#### TASK DETAILS:
Repeat exactly the lines running from the line that contains "Turn this picture" to the line that contains "STEER_LIMIT = 28"; include both ends and add nothing.

------ EXERCISE INPUT

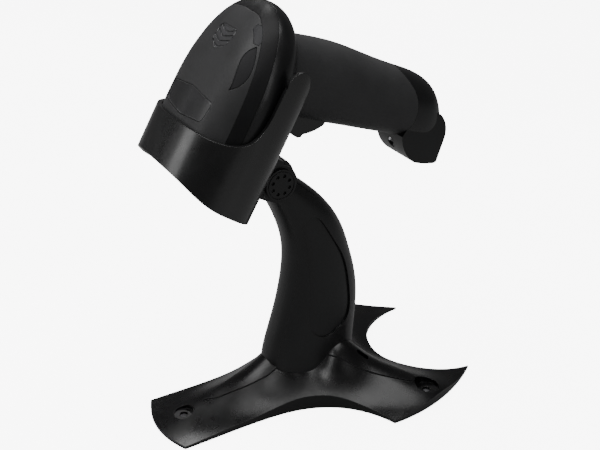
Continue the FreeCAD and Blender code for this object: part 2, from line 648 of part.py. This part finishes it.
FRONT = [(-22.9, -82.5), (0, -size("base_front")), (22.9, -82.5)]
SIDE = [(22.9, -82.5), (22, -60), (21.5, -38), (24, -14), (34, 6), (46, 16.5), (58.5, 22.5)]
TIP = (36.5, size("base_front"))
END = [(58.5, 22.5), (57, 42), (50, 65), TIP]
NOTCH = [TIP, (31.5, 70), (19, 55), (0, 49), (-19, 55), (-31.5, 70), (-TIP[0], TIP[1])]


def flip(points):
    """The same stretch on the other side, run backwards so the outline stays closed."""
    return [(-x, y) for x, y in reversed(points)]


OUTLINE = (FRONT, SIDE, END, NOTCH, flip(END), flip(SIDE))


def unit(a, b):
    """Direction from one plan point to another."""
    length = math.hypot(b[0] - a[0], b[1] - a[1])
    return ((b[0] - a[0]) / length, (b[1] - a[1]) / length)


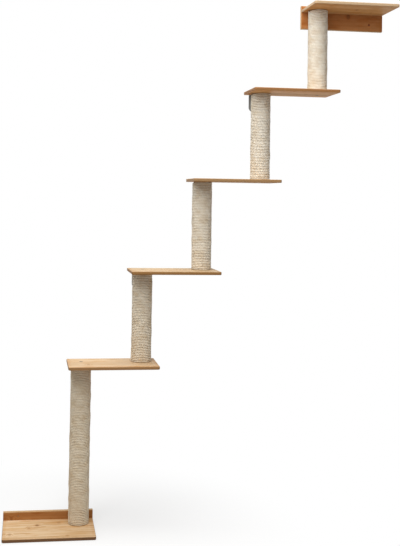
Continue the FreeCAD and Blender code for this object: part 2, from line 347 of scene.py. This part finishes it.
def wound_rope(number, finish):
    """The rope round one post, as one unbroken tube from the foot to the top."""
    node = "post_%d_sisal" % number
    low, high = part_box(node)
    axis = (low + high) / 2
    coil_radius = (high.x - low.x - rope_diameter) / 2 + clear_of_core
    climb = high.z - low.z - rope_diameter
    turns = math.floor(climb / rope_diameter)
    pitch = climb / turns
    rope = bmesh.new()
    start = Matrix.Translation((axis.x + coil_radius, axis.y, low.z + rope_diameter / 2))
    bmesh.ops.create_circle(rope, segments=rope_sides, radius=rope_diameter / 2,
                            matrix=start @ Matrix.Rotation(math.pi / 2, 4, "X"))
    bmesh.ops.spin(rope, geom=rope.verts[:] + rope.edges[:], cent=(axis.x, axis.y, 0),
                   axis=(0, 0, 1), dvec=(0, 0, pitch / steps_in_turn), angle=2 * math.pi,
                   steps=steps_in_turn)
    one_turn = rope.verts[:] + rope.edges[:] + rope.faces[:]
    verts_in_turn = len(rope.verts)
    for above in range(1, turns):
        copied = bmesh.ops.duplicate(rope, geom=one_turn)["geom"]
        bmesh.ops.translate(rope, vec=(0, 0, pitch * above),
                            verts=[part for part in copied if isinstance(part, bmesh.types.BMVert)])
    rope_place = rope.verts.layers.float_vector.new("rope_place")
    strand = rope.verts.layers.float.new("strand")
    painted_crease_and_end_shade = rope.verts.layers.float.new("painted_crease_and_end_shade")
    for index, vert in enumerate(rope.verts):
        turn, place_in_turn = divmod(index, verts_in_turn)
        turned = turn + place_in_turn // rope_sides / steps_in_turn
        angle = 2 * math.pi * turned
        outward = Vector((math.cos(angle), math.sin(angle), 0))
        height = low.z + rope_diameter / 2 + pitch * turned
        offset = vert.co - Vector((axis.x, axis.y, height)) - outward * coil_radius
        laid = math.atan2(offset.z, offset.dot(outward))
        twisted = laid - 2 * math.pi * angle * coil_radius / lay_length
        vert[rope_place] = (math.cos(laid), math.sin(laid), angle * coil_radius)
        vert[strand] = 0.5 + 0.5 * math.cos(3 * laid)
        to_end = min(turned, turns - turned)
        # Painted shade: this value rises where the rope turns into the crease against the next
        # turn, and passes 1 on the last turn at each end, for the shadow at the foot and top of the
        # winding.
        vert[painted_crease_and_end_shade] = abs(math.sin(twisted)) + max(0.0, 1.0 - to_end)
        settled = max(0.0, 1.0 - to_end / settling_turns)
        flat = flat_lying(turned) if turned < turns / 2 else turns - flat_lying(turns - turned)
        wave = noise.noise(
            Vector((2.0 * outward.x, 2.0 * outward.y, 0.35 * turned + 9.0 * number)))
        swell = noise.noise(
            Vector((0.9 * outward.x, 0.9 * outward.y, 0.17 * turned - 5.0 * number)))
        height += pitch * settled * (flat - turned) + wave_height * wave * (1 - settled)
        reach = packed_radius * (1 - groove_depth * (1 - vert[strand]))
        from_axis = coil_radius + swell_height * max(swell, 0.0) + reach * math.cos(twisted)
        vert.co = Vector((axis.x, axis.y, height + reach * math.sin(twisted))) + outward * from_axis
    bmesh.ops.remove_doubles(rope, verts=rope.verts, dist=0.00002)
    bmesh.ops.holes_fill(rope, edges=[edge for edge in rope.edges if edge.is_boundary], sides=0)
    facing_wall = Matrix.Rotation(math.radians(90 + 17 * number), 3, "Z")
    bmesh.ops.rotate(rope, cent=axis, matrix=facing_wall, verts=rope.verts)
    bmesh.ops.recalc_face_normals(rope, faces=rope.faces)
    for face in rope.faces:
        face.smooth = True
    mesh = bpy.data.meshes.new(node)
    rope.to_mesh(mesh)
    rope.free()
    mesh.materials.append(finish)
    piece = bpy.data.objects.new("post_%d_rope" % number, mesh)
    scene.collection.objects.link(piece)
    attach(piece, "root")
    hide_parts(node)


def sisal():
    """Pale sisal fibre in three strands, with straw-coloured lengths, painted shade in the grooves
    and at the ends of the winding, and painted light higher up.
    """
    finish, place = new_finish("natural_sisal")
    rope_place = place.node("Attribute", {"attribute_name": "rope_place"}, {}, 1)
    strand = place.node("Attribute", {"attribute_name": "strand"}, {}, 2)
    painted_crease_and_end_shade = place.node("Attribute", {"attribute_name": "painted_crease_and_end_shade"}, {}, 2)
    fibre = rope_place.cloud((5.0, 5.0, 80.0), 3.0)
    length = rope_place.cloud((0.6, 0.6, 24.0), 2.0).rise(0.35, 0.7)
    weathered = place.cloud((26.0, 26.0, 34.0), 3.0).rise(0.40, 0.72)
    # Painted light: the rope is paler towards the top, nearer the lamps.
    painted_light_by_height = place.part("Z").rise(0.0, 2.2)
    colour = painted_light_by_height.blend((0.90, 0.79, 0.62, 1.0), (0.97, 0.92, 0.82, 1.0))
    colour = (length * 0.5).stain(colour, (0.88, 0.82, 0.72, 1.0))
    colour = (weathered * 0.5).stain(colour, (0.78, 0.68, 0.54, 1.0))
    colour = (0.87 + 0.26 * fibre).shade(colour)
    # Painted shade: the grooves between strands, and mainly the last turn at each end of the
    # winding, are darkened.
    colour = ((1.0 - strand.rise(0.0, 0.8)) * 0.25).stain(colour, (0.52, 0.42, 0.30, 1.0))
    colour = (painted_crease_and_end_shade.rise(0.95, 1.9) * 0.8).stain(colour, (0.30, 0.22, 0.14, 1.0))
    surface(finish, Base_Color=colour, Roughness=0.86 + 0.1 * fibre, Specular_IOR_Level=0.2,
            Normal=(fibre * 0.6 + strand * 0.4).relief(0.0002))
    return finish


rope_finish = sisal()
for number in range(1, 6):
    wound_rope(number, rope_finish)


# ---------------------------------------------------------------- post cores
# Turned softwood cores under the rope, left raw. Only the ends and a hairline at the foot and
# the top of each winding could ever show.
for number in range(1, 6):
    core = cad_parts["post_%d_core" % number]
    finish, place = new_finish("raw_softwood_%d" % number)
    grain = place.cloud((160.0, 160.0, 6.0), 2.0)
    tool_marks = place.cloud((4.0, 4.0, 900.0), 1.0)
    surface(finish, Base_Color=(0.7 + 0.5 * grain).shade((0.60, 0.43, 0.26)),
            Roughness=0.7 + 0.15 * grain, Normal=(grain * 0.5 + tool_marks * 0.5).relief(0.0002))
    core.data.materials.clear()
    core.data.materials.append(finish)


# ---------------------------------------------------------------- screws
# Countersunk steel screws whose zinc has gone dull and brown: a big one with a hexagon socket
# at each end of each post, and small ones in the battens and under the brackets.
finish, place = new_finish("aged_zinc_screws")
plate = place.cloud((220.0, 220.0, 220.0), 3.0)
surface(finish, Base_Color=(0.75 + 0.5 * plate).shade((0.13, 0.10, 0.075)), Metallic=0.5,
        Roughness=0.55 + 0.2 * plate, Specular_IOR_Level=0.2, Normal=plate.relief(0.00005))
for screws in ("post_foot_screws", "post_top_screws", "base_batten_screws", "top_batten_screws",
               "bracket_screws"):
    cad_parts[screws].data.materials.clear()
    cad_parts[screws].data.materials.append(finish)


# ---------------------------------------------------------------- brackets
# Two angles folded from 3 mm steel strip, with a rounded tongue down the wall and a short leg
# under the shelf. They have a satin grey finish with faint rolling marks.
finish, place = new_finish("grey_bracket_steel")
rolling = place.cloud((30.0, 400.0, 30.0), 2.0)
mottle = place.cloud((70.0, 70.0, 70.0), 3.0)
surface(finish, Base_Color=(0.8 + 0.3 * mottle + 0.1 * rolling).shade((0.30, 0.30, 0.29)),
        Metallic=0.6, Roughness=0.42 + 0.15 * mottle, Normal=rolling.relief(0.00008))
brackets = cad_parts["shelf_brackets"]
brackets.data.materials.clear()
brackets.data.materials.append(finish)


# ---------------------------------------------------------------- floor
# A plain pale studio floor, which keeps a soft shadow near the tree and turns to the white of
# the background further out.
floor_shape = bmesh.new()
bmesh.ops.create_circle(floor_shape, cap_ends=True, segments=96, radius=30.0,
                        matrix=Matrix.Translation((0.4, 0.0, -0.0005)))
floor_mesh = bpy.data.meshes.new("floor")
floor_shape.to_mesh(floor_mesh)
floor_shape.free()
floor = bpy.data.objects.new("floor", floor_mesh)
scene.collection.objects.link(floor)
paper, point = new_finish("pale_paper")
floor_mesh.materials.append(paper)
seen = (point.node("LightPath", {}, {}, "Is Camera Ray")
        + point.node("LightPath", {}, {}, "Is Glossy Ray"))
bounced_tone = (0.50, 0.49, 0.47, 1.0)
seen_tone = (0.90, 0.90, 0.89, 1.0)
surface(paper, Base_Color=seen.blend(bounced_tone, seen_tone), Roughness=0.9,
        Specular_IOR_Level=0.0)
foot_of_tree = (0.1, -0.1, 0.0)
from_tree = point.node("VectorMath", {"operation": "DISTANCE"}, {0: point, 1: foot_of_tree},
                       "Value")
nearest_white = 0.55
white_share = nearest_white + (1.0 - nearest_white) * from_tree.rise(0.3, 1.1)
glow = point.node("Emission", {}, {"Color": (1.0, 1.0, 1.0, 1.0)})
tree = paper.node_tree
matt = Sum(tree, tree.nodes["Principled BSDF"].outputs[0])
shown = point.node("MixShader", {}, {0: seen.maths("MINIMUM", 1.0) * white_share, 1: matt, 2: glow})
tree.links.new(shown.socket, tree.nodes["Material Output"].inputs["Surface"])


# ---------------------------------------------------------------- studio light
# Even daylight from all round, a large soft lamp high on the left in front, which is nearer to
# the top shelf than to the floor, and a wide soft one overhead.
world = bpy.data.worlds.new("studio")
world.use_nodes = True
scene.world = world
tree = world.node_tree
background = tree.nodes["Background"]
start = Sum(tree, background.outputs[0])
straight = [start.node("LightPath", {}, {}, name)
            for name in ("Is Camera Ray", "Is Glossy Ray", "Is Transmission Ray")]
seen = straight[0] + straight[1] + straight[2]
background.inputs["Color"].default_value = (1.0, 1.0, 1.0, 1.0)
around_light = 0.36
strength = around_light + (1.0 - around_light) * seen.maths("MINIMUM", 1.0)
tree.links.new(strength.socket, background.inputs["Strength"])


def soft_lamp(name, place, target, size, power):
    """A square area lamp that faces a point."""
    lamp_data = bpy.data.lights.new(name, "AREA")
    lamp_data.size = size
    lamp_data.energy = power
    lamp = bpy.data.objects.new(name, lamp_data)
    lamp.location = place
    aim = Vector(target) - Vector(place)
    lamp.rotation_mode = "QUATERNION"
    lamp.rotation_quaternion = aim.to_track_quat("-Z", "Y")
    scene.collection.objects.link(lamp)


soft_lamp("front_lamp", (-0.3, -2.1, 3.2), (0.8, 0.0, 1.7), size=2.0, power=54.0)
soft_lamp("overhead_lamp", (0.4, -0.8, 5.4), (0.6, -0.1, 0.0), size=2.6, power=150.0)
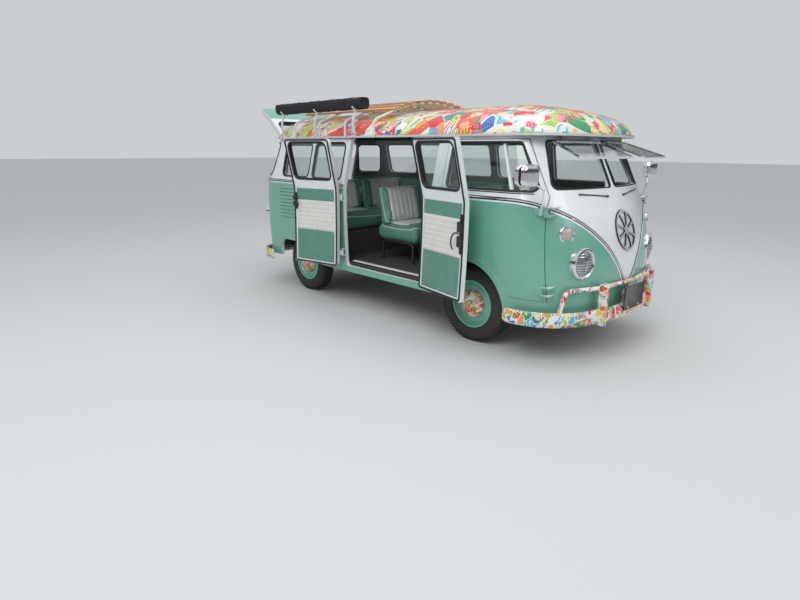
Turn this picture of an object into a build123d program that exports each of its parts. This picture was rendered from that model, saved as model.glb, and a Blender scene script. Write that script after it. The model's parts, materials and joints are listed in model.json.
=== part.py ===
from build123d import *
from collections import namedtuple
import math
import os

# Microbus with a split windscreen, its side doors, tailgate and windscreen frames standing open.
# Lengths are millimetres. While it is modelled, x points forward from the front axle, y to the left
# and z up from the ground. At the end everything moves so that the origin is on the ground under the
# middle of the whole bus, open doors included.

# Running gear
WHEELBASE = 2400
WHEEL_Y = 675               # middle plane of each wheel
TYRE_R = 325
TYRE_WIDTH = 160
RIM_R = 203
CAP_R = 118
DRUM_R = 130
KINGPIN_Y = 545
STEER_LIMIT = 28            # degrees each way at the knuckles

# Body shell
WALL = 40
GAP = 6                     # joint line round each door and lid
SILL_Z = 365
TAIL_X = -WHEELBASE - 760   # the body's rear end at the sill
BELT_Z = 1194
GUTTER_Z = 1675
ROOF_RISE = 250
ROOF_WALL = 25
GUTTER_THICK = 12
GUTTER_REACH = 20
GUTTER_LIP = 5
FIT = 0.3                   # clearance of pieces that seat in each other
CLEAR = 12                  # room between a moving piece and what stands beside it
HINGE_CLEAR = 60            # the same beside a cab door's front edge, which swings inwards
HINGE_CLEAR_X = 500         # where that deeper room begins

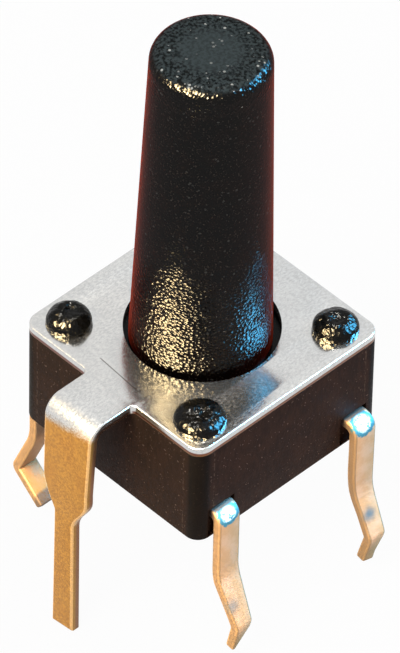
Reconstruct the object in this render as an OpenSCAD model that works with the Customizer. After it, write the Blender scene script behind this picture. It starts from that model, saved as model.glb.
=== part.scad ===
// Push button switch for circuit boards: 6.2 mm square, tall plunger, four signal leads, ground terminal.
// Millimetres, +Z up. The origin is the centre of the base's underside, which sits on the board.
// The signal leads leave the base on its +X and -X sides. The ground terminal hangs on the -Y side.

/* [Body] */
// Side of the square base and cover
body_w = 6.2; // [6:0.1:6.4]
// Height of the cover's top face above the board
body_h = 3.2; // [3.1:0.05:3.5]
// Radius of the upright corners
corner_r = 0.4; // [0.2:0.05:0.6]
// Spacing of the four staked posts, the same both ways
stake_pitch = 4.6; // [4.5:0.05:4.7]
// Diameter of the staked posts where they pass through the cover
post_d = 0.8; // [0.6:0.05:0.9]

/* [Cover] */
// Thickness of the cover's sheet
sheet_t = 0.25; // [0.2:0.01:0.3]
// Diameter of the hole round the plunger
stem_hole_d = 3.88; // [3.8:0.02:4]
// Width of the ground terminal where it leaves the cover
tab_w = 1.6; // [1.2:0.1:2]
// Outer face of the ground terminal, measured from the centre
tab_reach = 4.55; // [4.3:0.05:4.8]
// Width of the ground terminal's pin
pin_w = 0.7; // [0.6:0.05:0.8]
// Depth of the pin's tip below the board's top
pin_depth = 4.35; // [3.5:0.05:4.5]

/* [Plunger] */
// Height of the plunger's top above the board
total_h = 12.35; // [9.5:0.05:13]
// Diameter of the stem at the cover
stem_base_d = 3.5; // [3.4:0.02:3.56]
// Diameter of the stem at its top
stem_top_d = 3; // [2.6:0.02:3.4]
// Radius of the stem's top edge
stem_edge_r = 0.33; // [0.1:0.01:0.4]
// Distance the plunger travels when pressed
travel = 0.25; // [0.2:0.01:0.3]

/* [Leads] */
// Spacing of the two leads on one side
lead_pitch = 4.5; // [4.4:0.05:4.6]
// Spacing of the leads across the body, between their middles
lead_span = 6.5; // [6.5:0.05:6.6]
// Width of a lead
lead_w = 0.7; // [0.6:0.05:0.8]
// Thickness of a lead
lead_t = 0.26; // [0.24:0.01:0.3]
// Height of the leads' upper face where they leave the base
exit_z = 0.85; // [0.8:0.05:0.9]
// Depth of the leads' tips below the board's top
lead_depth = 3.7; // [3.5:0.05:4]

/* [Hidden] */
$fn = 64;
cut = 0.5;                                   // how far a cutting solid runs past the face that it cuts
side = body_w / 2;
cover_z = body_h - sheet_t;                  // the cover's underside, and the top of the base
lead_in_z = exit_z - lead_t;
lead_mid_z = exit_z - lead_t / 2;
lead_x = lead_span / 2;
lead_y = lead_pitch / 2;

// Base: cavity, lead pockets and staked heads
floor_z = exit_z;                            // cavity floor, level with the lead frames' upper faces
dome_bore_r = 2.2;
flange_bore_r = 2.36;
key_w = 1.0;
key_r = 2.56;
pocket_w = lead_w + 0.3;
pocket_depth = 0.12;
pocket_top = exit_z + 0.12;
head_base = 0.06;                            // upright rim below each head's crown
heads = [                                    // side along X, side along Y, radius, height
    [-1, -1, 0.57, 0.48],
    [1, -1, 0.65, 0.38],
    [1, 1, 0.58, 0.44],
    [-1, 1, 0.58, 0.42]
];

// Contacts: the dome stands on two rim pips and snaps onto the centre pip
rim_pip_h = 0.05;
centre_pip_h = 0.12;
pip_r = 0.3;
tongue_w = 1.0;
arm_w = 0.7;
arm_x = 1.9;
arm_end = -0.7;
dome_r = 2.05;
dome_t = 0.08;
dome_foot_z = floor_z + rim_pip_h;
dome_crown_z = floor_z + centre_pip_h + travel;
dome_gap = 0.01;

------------

#### RESULT OF THE TASK:
Turn this picture of an object into a build123d program that exports each of its parts. This picture was rendered from that model, saved as model.glb, and a Blender scene script. Write that script after it. The model's parts, materials and joints are listed in model.json.
=== part.py ===
from build123d import *
from collections import namedtuple
import math
import os

# Microbus with a split windscreen, its side doors, tailgate and windscreen frames standing open.
# Lengths are millimetres. While it is modelled, x points forward from the front axle, y to the left
# and z up from the ground. At the end everything moves so that the origin is on the ground under the
# middle of the whole bus, open doors included.

# Running gear
WHEELBASE = 2400
WHEEL_Y = 675               # middle plane of each wheel
TYRE_R = 325
TYRE_WIDTH = 160
RIM_R = 203
CAP_R = 118
DRUM_R = 130
KINGPIN_Y = 545
STEER_LIMIT = 28            # degrees each way at the knuckles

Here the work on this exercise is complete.